The Vulnerability Avalanche Continues

Speaking of things that make our jobs harder, FIRST is forecasting that we’ll see over 50,000 new CVEs disclosed in 2026. That’s not a typo – fifty thousand vulnerabilities in a single year.

I’ve been doing this long enough to remember when breaking 10,000 CVEs felt overwhelming. Now we’re looking at potentially 5x that number. This isn’t just about more software being written – though that’s certainly part of it. We’re also seeing better tooling for vulnerability discovery, more researchers getting into the field, and frankly, more complex software with larger attack surfaces.

The real challenge isn’t just the volume, though. It’s prioritization. When you’re drowning in vulnerability data, how do you focus on what actually matters? This is where threat intelligence and understanding your specific environment becomes absolutely critical.

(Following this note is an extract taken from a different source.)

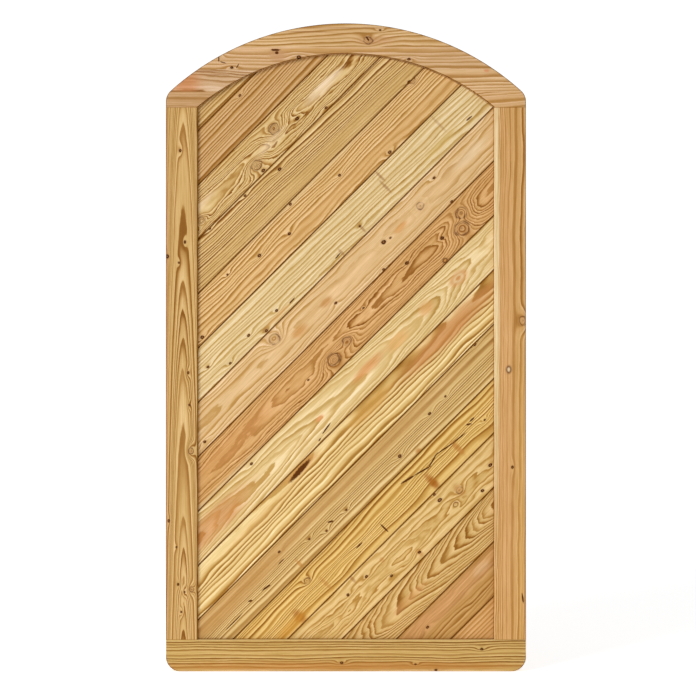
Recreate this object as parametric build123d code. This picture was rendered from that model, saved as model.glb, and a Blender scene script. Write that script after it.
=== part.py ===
from build123d import *
import os
from math import cos, radians, sin, sqrt

# Arched garden gate leaf in solid larch, in millimetres.
# A grooved frame holds a panel of tongue-and-groove boards laid at 45 degrees.
# The frame is two stiles standing on a full-width bottom rail, under an arched top rail that is
# sawn from a blank of edge-glued staves. Loose dowels hold the four corners.
# +X is to the right seen from the front, +Y is towards the back, +Z is up.
# The origin is the middle of the leaf's bottom edge.

# --- driving dimensions ---------------------------------------------------------------------
gate_width = 1000.0
gate_height = 1800.0
frame_depth = 45.0  # thickness of the stiles and rails
member_width = 88.0  # face width of the stiles and of the bottom rail
arch_width = 84.0  # face width of the arch, measured along its radius
outer_radius = 727.0  # outside curve of the arch
corner_radius = 40.0  # rounding of the leaf's four outer corners
arris_bevel = 2.5  # taken off the frame's long edges

groove_depth = 14.0  # plough groove that runs round the inside of the frame
board_thickness = 20.0
board_fit = 0.2  # play between a board's face and the groove's cheek
board_entry = 11.0  # how far the boards stand in the groove, which leaves room to swell
board_pitch = 107.0  # from one seam to the next
board_lean = 45.0  # degrees, rising to the right
board_gap = 0.8  # open seam between two boards' shoulders
seam_chamfer = 2.0  # V of each long edge of a board, front and back
tongue_length = 8.0
tongue_thickness = 5.0
tongue_play = 0.2  # on each side of the tongue
tongue_end_play = 1.2  # beyond the tongue's tip
middle_seam_height = 855.0  # where the seam crosses the leaf's centre line
seams_above = 7  # seams between the middle one and the top left corner
seams_below = 7  # seams between the middle one and the bottom right corner

crown_stave_height = 66.0
stave_height = 62.0

dowel_diameter = 12.0
dowel_length = 80.0
dowel_chamfer = 1.0
dowel_fit = 0.05  # glue film round a dowel
dowel_end_play = 1.0
dowel_insets = (26.0, 54.0)  # from the leaf's outer edge to each dowel's axis

# --- worked out from them -------------------------------------------------------------------
half_width = gate_width / 2
half_opening = half_width - member_width
inner_radius = outer_radius - arch_width
arch_centre_height = gate_height - outer_radius
spring_height = arch_centre_height + sqrt(inner_radius**2 - half_opening**2)
crown_joint = gate_height - crown_stave_height
middle_joint = crown_joint - stave_height
haunch_joint = middle_joint - stave_height
board_count = seams_above + seams_below + 2  # one more than the seams, with the middle one among them
beyond = gate_height  # longer than anything it has to cut through
flush = 0.01  # an edge within this of a plane lies in it


def opening_face(grow):
    """The frame's opening seen from the front, larger by grow all round."""
    half = half_opening + grow
    radius = inner_radius + grow
    sill = member_width - grow
    spring = arch_centre_height + sqrt(radius**2 - half**2)
    crown = arch_centre_height + radius
    sides = Polyline((-half, spring), (-half, sill), (half, sill), (half, spring))
    arch = ThreePointArc((half, spring), (0, crown), (-half, spring))
    return Plane.XZ * make_face([sides, arch])


def leaf_face():
    """The leaf's outline seen from the front, with its four corners rounded."""
    shoulder = arch_centre_height + sqrt(outer_radius**2 - half_width**2)
    sides = Polyline(
        (-half_width, shoulder), (-half_width, 0), (half_width, 0), (half_width, shoulder)
    )
    arch = ThreePointArc((half_width, shoulder), (0, gate_height), (-half_width, shoulder))
    outline = make_face([sides, arch])
    return Plane.XZ * fillet(outline.vertices(), corner_radius)


def through(face, thickness):
    """A face in the leaf's middle plane, given thickness equally to front and back."""
    return extrude(face, amount=thickness / 2, both=True)


def slab(low_x, high_x, low_z, high_z):
    """A block that takes in the whole depth of the leaf between these limits."""
    size = (high_x - low_x, 2 * frame_depth, high_z - low_z)
    centre = ((low_x + high_x) / 2, 0, (low_z + high_z) / 2)
    return Pos(*centre) * Box(*size)


def frame_ring():
    """The whole frame before it is parted into members: grooved inside, long edges bevelled."""
    ring = through(leaf_face(), frame_depth) - through(opening_face(0), frame_depth)
    on_a_face = [
        edge
        for edge in ring.edges()
        if abs(abs(edge.center().Y) - frame_depth / 2) < flush
        and edge.bounding_box().size.Y < flush
    ]
    ring = chamfer(on_a_face, arris_bevel)
    return ring - through(opening_face(groove_depth), board_thickness + 2 * board_fit)


def dowel_places():
    """(x, z) of each dowel's middle: two at each corner, across the joint line."""
    return [
        (side * (half_width - inset), height)
        for height in (member_width, spring_height)
        for side in (-1, 1)
        for inset in dowel_insets
    ]


def dowel():
    pin = Cylinder(dowel_diameter / 2, dowel_length)
    return chamfer(pin.edges().filter_by(GeomType.CIRCLE), dowel_chamfer)


def dowel_hole():
    return Cylinder(dowel_diameter / 2 + dowel_fit, dowel_length + 2 * dowel_end_play)


def frame_members():
    """{name: solid} of the frame, parted at its joints and drilled for the dowels."""
    ring = frame_ring()
    for x, z in dowel_places():
        ring -= Pos(x, 0, z) * dowel_hole()
    limits = {
        "bottom_rail": (-beyond, beyond, -beyond, member_width),
        "left_stile": (-beyond, 0, member_width, spring_height),
        "right_stile": (0, beyond, member_width, spring_height),
        "arch_left_foot": (-beyond, 0, spring_height, haunch_joint),
        "arch_right_foot": (0, beyond, spring_height, haunch_joint),
        "arch_left_haunch": (-beyond, 0, haunch_joint, middle_joint),
        "arch_right_haunch": (0, beyond, haunch_joint, middle_joint),
        "arch_middle_stave": (-beyond, beyond, middle_joint, crown_joint),
        "arch_crown_stave": (-beyond, beyond, crown_joint, gate_height + beyond),
    }
    return {name: ring & slab(*box) for name, box in limits.items()}


def board_section(low, has_tongue, has_groove):
    """A board's cross section. x is the height up the panel, square to the seams, and y the depth."""
    shoulder_low = low + board_gap / 2
    shoulder_high = low + board_pitch - board_gap / 2
    face = board_thickness / 2
    middle = (shoulder_low + shoulder_high) / 2
    section = Pos(middle, 0) * Rectangle(shoulder_high - shoulder_low, board_thickness)
    section = chamfer(section.vertices(), seam_chamfer)
    if has_tongue:
        reach = tongue_length + face
        tongue = Rectangle(reach, tongue_thickness)
        tongue_middle = shoulder_high + tongue_length - reach / 2
        section += Pos(tongue_middle, 0) * tongue
    if has_groove:
        depth = tongue_length + tongue_end_play - board_gap
        slot = Rectangle(2 * depth, tongue_thickness + 2 * tongue_play)
        section -= Pos(shoulder_low, 0) * slot
    return section


def boards():
    """{name: solid} of the boards, from the top left corner to the bottom right one."""
    lean = radians(board_lean)
    along = (cos(lean), 0, sin(lean))
    up_the_panel = (-sin(lean), 0, cos(lean))
    plane = Plane(origin=(0, 0, middle_seam_height), x_dir=up_the_panel, z_dir=along)
    panel = through(opening_face(board_entry), board_thickness)
    made = {}
    for number in range(1, board_count + 1):
        lower_seam = (seams_above + 1 - number) * board_pitch
        section = board_section(lower_seam, has_tongue=number > 1, has_groove=number < board_count)
        strip = extrude(plane * section, amount=beyond, both=True)
        made[f"board_{number:02d}"] = strip & panel
    return made


def main():
    nodes = frame_members()
    nodes.update(boards())
    nodes["corner_dowels"] = Compound([Pos(x, 0, z) * dowel() for x, z in dowel_places()])
    os.makedirs("parts", exist_ok=True)
    for name, shape in nodes.items():
        export_step(shape, f"parts/{name}.step")


main()
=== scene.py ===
# %% [markdown]
# # An arched garden gate leaf in larch
#
# The leaf is a grooved frame round sixteen diagonal tongue-and-groove boards. Its shape comes from the
# packed model, which stays the measure of every size. What this lesson adds is what a joiner's plane and
# the tree add: eased edges, open drying cracks and resin pockets as real shape, and a growth-ring pattern
# that runs through each piece the way it was sawn.

from math import atan2, cos, hypot, pi, radians, sin, sqrt

import bmesh
import bpy
import numpy as np
from mathutils import Matrix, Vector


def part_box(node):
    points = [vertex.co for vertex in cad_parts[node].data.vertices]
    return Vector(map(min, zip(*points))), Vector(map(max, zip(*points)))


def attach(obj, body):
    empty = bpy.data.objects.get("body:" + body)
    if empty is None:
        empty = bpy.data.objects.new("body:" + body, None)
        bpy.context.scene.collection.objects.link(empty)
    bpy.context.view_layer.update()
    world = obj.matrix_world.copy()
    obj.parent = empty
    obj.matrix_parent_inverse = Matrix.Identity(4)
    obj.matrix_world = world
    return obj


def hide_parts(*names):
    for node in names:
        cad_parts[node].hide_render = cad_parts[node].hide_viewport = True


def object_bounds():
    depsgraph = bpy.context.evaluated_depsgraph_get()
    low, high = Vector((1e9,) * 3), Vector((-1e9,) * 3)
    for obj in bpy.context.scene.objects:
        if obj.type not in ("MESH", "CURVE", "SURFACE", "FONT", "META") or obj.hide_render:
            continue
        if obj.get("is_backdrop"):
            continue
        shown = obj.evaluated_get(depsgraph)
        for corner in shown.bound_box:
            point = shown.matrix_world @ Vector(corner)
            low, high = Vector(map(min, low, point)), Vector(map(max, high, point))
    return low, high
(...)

Not every CVE is going to be relevant to your infrastructure, but figuring out which ones are? That’s the skill that separates good security teams from overwhelmed ones.

Ivanti Under Fire (Again)

The Ivanti situation is a perfect example of how attackers are getting more organized and efficient. Researchers found that 83% of exploitation attempts against the EPMM vulnerability came from a single IP address hosted on bulletproof infrastructure.

This concentration suggests we’re not dealing with opportunistic script kiddies here. This looks like coordinated activity, possibly from a single threat actor or group that’s systematically working through vulnerable targets. The use of bulletproof hosting tells us they’re thinking about operational security and planning for the long haul.

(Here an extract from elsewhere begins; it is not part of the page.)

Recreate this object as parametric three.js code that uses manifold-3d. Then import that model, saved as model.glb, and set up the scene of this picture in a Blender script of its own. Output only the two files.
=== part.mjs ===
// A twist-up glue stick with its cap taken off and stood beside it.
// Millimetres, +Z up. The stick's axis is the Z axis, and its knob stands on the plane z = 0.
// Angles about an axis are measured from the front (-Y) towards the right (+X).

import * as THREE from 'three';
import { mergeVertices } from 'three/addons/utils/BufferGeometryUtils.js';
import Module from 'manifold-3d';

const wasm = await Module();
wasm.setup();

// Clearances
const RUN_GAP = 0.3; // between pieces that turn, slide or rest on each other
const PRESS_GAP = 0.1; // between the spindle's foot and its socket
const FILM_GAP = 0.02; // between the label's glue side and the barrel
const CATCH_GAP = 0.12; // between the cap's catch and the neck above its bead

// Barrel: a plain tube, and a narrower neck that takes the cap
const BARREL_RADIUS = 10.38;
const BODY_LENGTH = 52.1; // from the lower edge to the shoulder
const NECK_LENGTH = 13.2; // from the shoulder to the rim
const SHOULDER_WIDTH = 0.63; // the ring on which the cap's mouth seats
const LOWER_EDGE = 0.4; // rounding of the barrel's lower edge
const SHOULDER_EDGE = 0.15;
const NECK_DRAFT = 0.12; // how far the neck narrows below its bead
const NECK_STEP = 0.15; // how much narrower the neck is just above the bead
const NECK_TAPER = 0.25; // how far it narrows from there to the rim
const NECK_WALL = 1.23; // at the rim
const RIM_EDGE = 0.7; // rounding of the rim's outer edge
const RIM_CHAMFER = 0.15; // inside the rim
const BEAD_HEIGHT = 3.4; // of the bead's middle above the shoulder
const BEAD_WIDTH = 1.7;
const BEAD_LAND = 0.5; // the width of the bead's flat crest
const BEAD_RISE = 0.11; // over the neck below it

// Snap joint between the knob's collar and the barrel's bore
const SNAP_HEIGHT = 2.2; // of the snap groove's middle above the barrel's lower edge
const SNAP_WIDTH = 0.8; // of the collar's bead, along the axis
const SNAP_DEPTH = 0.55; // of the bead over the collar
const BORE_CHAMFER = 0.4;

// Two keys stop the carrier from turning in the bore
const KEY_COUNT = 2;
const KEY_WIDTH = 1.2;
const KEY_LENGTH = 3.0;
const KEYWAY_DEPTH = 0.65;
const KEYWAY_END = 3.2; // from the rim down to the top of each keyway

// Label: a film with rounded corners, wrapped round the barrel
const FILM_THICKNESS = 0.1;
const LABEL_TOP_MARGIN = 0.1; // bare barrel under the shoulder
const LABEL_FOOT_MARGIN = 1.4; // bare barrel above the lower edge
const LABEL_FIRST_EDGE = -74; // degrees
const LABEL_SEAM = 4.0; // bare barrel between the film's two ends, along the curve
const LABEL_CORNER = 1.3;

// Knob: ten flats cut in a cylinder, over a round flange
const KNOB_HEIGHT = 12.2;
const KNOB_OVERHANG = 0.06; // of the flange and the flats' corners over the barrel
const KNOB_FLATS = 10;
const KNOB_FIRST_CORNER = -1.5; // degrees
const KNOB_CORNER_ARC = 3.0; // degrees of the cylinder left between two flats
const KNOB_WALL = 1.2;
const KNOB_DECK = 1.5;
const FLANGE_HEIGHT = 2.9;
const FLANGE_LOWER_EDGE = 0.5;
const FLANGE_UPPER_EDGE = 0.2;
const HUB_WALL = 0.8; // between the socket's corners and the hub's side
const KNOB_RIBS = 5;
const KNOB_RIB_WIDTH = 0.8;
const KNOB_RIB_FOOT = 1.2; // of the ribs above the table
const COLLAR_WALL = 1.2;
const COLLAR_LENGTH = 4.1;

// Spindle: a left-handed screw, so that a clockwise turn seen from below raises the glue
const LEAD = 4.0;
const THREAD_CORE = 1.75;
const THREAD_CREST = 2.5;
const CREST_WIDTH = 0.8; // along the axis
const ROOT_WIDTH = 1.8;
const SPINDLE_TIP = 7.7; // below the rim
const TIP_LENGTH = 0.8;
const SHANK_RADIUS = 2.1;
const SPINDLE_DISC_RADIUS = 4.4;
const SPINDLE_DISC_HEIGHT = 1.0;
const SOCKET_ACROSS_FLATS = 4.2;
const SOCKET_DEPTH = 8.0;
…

What’s particularly concerning is how quickly they moved. GreyNoise recorded over 400 exploitation sessions in just nine days. That’s the kind of rapid response time that makes vulnerability disclosure timing so tricky – do you give organizations more time to patch, knowing attackers are already mobilizing?

Keeping Up with Browser Security

On a more positive note, Google continues to stay on top of Chrome security with their latest update patching 11 vulnerabilities, including three high-severity issues. Chrome 145 addresses several significant security flaws, with Google’s own security team finding two of the high-severity bugs.

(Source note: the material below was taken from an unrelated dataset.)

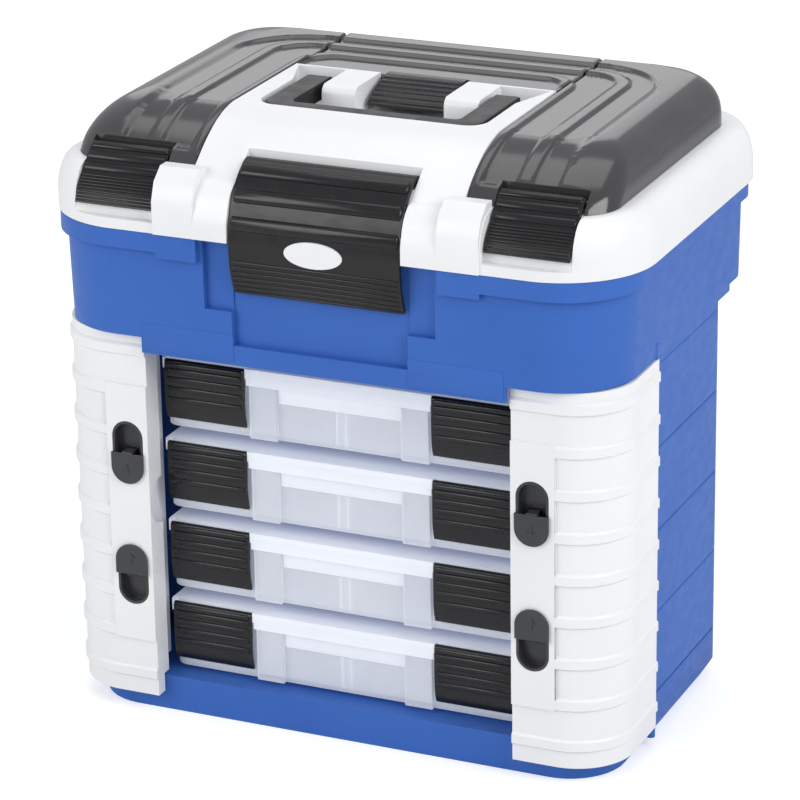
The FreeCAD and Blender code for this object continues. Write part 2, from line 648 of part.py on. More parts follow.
def make_side_cover():
    solid = cover_body(0.0)
    shape = solid.cut(cover_body(cover_wall))
    half = cover_latch_half + 1.0
    notch = block(cover_latch_x - half, cover_latch_x + half, cover_front - 2, cover_latch_axis[0] + 4.4,
                  lid_deck_z - 5, lid_top_z)
    liner = block(cover_latch_x - half - cover_wall, cover_latch_x + half + cover_wall, cover_front,
                  cover_latch_axis[0] + 4.4 + cover_wall, lid_deck_z + running_gap, lid_top_z)
    shape = fused(shape, liner.common(solid)).cut(notch)
    shape = shape.cut(rod_x(cover_latch_x - half - cover_wall - 1, cover_latch_x + half + cover_wall + 1,
                            cover_latch_axis[0], cover_latch_axis[1], latch_pin_radius + pin_play))
    return add_cover_knuckles(shape, 2)


def make_rear_cover():
    x = hump_half - 0.3
    front = hump_back + 0.6
    solid = rounded_prism(-x, x, front, cover_back, (1, 1, 2, 2), lid_deck_z + running_gap, lid_top_z)
    back_edges = [e for e in solid.Edges
                  if e.BoundBox.ZMin > lid_top_z - 0.1 and e.BoundBox.YMin > cover_back - 3]
    solid = solid.makeFillet(4.0, back_edges)
    hollow = block(-x + cover_wall, x - cover_wall, front + cover_wall, cover_back - cover_wall,
                   lid_deck_z - 1, lid_top_z - cover_wall)
    shape = solid.cut(hollow)
    half = cover_latch_half + 1.0
    notch = block(-half, half, front - 1, rear_latch_axis[0] + 4.6, rear_latch_axis[1] - 6, lid_top_z + 1)
    liner = block(-half - cover_wall, half + cover_wall, front, rear_latch_axis[0] + 4.6 + cover_wall,
                  rear_latch_axis[1] - 6 - cover_wall, lid_top_z - 0.5)
    shape = fused(shape, liner).cut(notch)
    shape = shape.cut(rod_x(-half - cover_wall - 1, half + cover_wall + 1, rear_latch_axis[0],
                            rear_latch_axis[1], latch_pin_radius + pin_play))
    return add_cover_knuckles(shape, 1)


def add_cover_knuckles(shape, index):
    x, reach = cover_hinge_sets()[index]
    for middle in (x - reach + 8, x + reach - 8):
        inward = 1 if middle < x else -1
        a, b = sorted((middle + inward * 6.4, middle + inward * 14.4))
        eye = rod_x(a, b, cover_axis_y, cover_axis_z, cover_knuckle_radius)
        arm = block(a, b, cover_back - 1.5, cover_axis_y, cover_axis_z - cover_knuckle_radius,
                    cover_axis_z + cover_knuckle_radius)
        shape = fused(shape, eye, arm)
    return shape.cut(rod_x(x - reach - 2, x + reach + 2, cover_axis_y, cover_axis_z,
                           cover_pin_radius + pin_play))


def make_cover_pin(index):
    x, reach = cover_hinge_sets()[index]
    return rod_x(x - reach + 1, x + reach - 1, cover_axis_y, cover_axis_z, cover_pin_radius)


# ---- latches of lid and covers ----------------------------------------------------------------------
rear_latch_axis = (hump_back + 5.0, lid_top_z - 3.6)
badge_width = 42.0
badge_height = 18.0
badge_z = lid_top_z - 72.0
badge_back = lid_front + 1.8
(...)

This is actually encouraging – it shows that internal security research is paying dividends. When vendors are finding and fixing their own critical bugs before external researchers or attackers do, that’s the kind of proactive security posture we want to see more of.

Browser security matters more than ever, especially with the rise of web-based applications and services. Every Chrome vulnerability potentially affects billions of users, so Google’s continued investment in finding and fixing these issues before they become problems is something we should all appreciate.

The Bottom Line

The crypto mail attacks remind us that security is about more than just technical controls – it’s about understanding human psychology and attack vectors that exist outside our digital perimeters. Meanwhile, the sheer volume of vulnerabilities we’re facing means we need to get smarter about risk assessment and prioritization.

The good news is that we’re seeing some organizations, like Google, really stepping up their security game. The challenge is scaling that kind of proactive approach across the industry while dealing with an ever-expanding attack surface.

Stay paranoid out there – whether it’s your inbox or your actual mailbox.